#### Data provided:
────────────────────

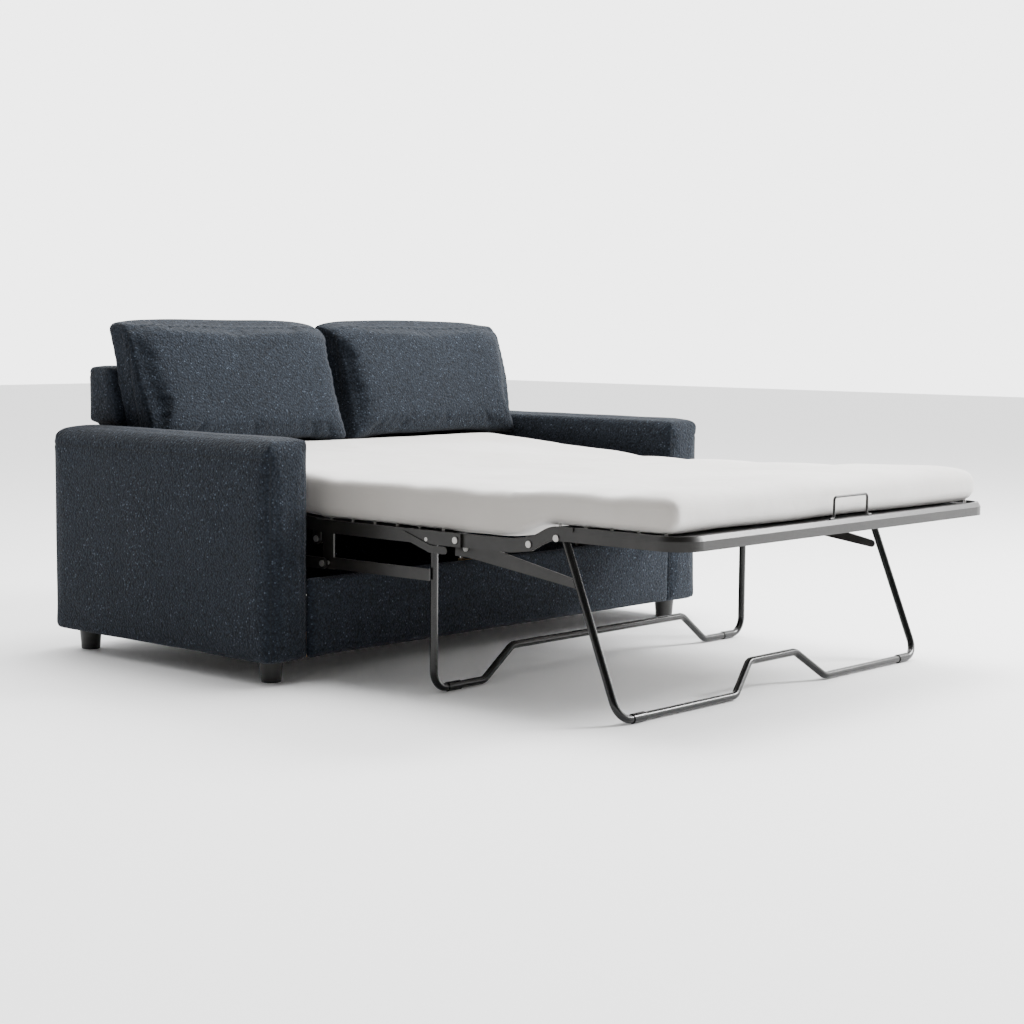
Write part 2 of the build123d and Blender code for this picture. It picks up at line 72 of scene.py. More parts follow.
class Side(Enum):
    """A side of the sofa, seen from the front, and the sign of its X."""

    LEFT = -1
    RIGHT = 1

    def __str__(self) -> str:
        """The side's word in node names."""
        return self.name.lower()


# ------------------------------------------------------------------ finishes


class Shading:
    """Builds one material's node tree."""

    def __init__(self, name: str) -> None:
        """Start a material.

        Args:
            name: The finish's name.
        """
        self.material = bpy.data.materials.new(name)
        self.material.use_nodes = True
        self.tree = self.material.node_tree
        self.surface = self.tree.nodes["Principled BSDF"]
        coordinates = self.tree.nodes.new("ShaderNodeTexCoord")
        self.place = coordinates.outputs["Object"]

    def node(self, kind: str, inputs: dict | None = None, **settings: Any) -> bpy.types.Node:
        """Add a node.

        Args:
            kind: The node's type.
            inputs: Values or output sockets, by input name.
            settings: The node's own properties.

        Returns:
            The new node.
        """
        made = self.tree.nodes.new(kind)
        for key, value in settings.items():
            setattr(made, key, value)
        for key, value in (inputs or {}).items():
            self.feed(made.inputs[key], value)
        return made

    def feed(self, socket: bpy.types.NodeSocket, value: Any) -> None:
        """Link an output to a socket, or set the socket's value."""
        if isinstance(value, bpy.types.NodeSocket):
            self.tree.links.new(value, socket)
        else:
            socket.default_value = value

    def set(self, **values: Any) -> None:
        """Set or feed the surface shader's sockets, with _ for a space."""
        for key, value in values.items():
            self.feed(self.surface.inputs[key.replace("_", " ")], value)

    def noise(self, scale: float, detail: float = 3.0, roughness: float = 0.55) -> bpy.types.NodeSocket:
        """Noise height over the surface, with its scale in cycles per metre."""
        made = self.node(
            "ShaderNodeTexNoise",
            {"Vector": self.place, "Scale": scale, "Detail": detail, "Roughness": roughness},
        )
        return made.outputs["Fac"]

    def maths(self, operation: str, first: Height, second: Height) -> bpy.types.NodeSocket:
        """Result of one operation on two numbers or outputs."""
        return self.node("ShaderNodeMath", {0: first, 1: second}, operation=operation).outputs[0]

    def waves(self, scale: float, distortion: float, direction: str = "X") -> bpy.types.NodeSocket:
        """Bands across one direction, with their scale and unevenness."""
        made = self.node(
            "ShaderNodeTexWave",
            {"Vector": self.place, "Scale": scale, "Distortion": distortion},
            bands_direction=direction,
        )
        return made.outputs["Fac"]

    def ramp(self, height: bpy.types.NodeSocket, stops: list[tuple[float, tuple]]) -> bpy.types.NodeSocket:
        """Colour ramp over a height.

        Args:
            height: What the ramp reads.
            stops: Position and linear colour of each stop.

        Returns:
            The colour output.
        """
        made = self.node("ShaderNodeValToRGB", {"Fac": height})
        points = made.color_ramp.elements
        while len(points) < len(stops):
            points.new(0.5)
        for point, (position, colour) in zip(points, stops):
            point.position = position
            point.color = (*colour, 1.0)
        return made.outputs["Color"]

    def span(self, height: bpy.types.NodeSocket, low: float, high: float) -> bpy.types.NodeSocket:
        """Map a height from 0..1 to low..high."""
        made = self.node("ShaderNodeMapRange", {"Value": height, "To Min": low, "To Max": high})
        return made.outputs["Result"]

    def mix(
        self, share: Height, first: Colour, second: Colour, blend: str = "MIX"
    ) -> bpy.types.NodeSocket:
        """Mix two colours.

        Args:
            share: How much of the second colour shows.
            first: The first colour or its output.
            second: The second colour or its output.
            blend: The way they mix.

        Returns:
            The colour output.
        """
        made = self.node("ShaderNodeMix", data_type="RGBA", blend_type=blend)
        self.feed(made.inputs[0], share)
        self.feed(made.inputs[6], first if isinstance(first, bpy.types.NodeSocket) else (*first, 1.0))
        self.feed(made.inputs[7], second if isinstance(second, bpy.types.NodeSocket) else (*second, 1.0))
        return made.outputs[2]

    def bump(
        self, height: bpy.types.NodeSocket, depth: float, below: bpy.types.NodeSocket | None = None
    ) -> bpy.types.NodeSocket:
        """Bump of a given depth in metres, on top of another one."""
        made = self.node("ShaderNodeBump", {"Height": height, "Strength": 1.0, "Distance": depth})
        if below is not None:
            self.feed(made.inputs["Normal"], below)
        return made.outputs["Normal"]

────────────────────

#### Set task:
Print the listing above in its entirety, with every line exact.

#### Task output:
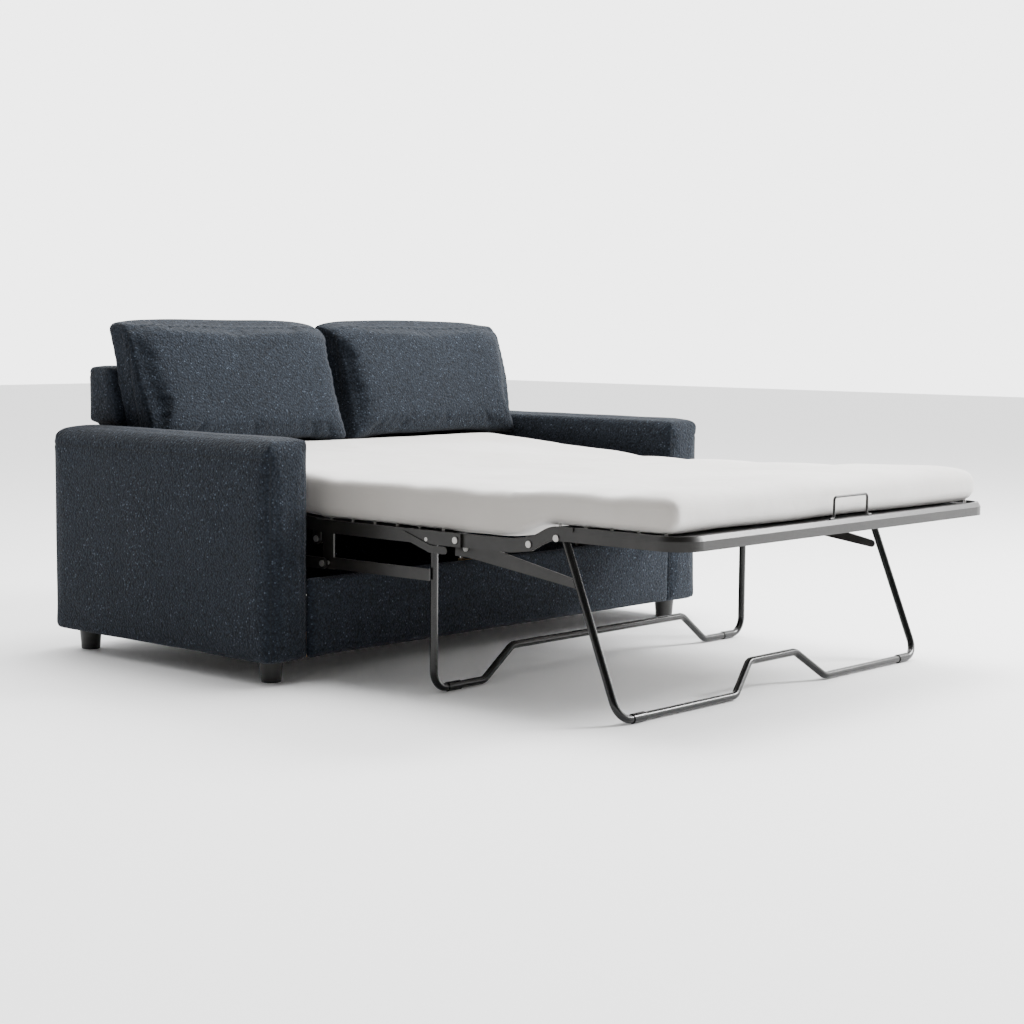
Write part 2 of the build123d and Blender code for this picture. It picks up at line 72 of scene.py. More parts follow.
class Side(Enum):
    """A side of the sofa, seen from the front, and the sign of its X."""

    LEFT = -1
    RIGHT = 1

    def __str__(self) -> str:
        """The side's word in node names."""
        return self.name.lower()


# ------------------------------------------------------------------ finishes


class Shading:
    """Builds one material's node tree."""

    def __init__(self, name: str) -> None:
        """Start a material.

        Args:
            name: The finish's name.
        """
        self.material = bpy.data.materials.new(name)
        self.material.use_nodes = True
        self.tree = self.material.node_tree
        self.surface = self.tree.nodes["Principled BSDF"]
        coordinates = self.tree.nodes.new("ShaderNodeTexCoord")
        self.place = coordinates.outputs["Object"]

    def node(self, kind: str, inputs: dict | None = None, **settings: Any) -> bpy.types.Node:
        """Add a node.

        Args:
            kind: The node's type.
            inputs: Values or output sockets, by input name.
            settings: The node's own properties.

        Returns:
            The new node.
        """
        made = self.tree.nodes.new(kind)
        for key, value in settings.items():
            setattr(made, key, value)
        for key, value in (inputs or {}).items():
            self.feed(made.inputs[key], value)
        return made

    def feed(self, socket: bpy.types.NodeSocket, value: Any) -> None:
        """Link an output to a socket, or set the socket's value."""
        if isinstance(value, bpy.types.NodeSocket):
            self.tree.links.new(value, socket)
        else:
            socket.default_value = value

    def set(self, **values: Any) -> None:
        """Set or feed the surface shader's sockets, with _ for a space."""
        for key, value in values.items():
            self.feed(self.surface.inputs[key.replace("_", " ")], value)

    def noise(self, scale: float, detail: float = 3.0, roughness: float = 0.55) -> bpy.types.NodeSocket:
        """Noise height over the surface, with its scale in cycles per metre."""
        made = self.node(
            "ShaderNodeTexNoise",
            {"Vector": self.place, "Scale": scale, "Detail": detail, "Roughness": roughness},
        )
        return made.outputs["Fac"]

    def maths(self, operation: str, first: Height, second: Height) -> bpy.types.NodeSocket:
        """Result of one operation on two numbers or outputs."""
        return self.node("ShaderNodeMath", {0: first, 1: second}, operation=operation).outputs[0]

    def waves(self, scale: float, distortion: float, direction: str = "X") -> bpy.types.NodeSocket:
        """Bands across one direction, with their scale and unevenness."""
        made = self.node(
            "ShaderNodeTexWave",
            {"Vector": self.place, "Scale": scale, "Distortion": distortion},
            bands_direction=direction,
        )
        return made.outputs["Fac"]

    def ramp(self, height: bpy.types.NodeSocket, stops: list[tuple[float, tuple]]) -> bpy.types.NodeSocket:
        """Colour ramp over a height.

        Args:
            height: What the ramp reads.
            stops: Position and linear colour of each stop.

        Returns:
            The colour output.
        """
        made = self.node("ShaderNodeValToRGB", {"Fac": height})
        points = made.color_ramp.elements
        while len(points) < len(stops):
            points.new(0.5)
        for point, (position, colour) in zip(points, stops):
            point.position = position
            point.color = (*colour, 1.0)
        return made.outputs["Color"]

    def span(self, height: bpy.types.NodeSocket, low: float, high: float) -> bpy.types.NodeSocket:
        """Map a height from 0..1 to low..high."""
        made = self.node("ShaderNodeMapRange", {"Value": height, "To Min": low, "To Max": high})
        return made.outputs["Result"]

    def mix(
        self, share: Height, first: Colour, second: Colour, blend: str = "MIX"
    ) -> bpy.types.NodeSocket:
        """Mix two colours.

        Args:
            share: How much of the second colour shows.
            first: The first colour or its output.
            second: The second colour or its output.
            blend: The way they mix.

        Returns:
            The colour output.
        """
        made = self.node("ShaderNodeMix", data_type="RGBA", blend_type=blend)
        self.feed(made.inputs[0], share)
        self.feed(made.inputs[6], first if isinstance(first, bpy.types.NodeSocket) else (*first, 1.0))
        self.feed(made.inputs[7], second if isinstance(second, bpy.types.NodeSocket) else (*second, 1.0))
        return made.outputs[2]

    def bump(
        self, height: bpy.types.NodeSocket, depth: float, below: bpy.types.NodeSocket | None = None
    ) -> bpy.types.NodeSocket:
        """Bump of a given depth in metres, on top of another one."""
        made = self.node("ShaderNodeBump", {"Height": height, "Strength": 1.0, "Distance": depth})
        if below is not None:
            self.feed(made.inputs["Normal"], below)
        return made.outputs["Normal"]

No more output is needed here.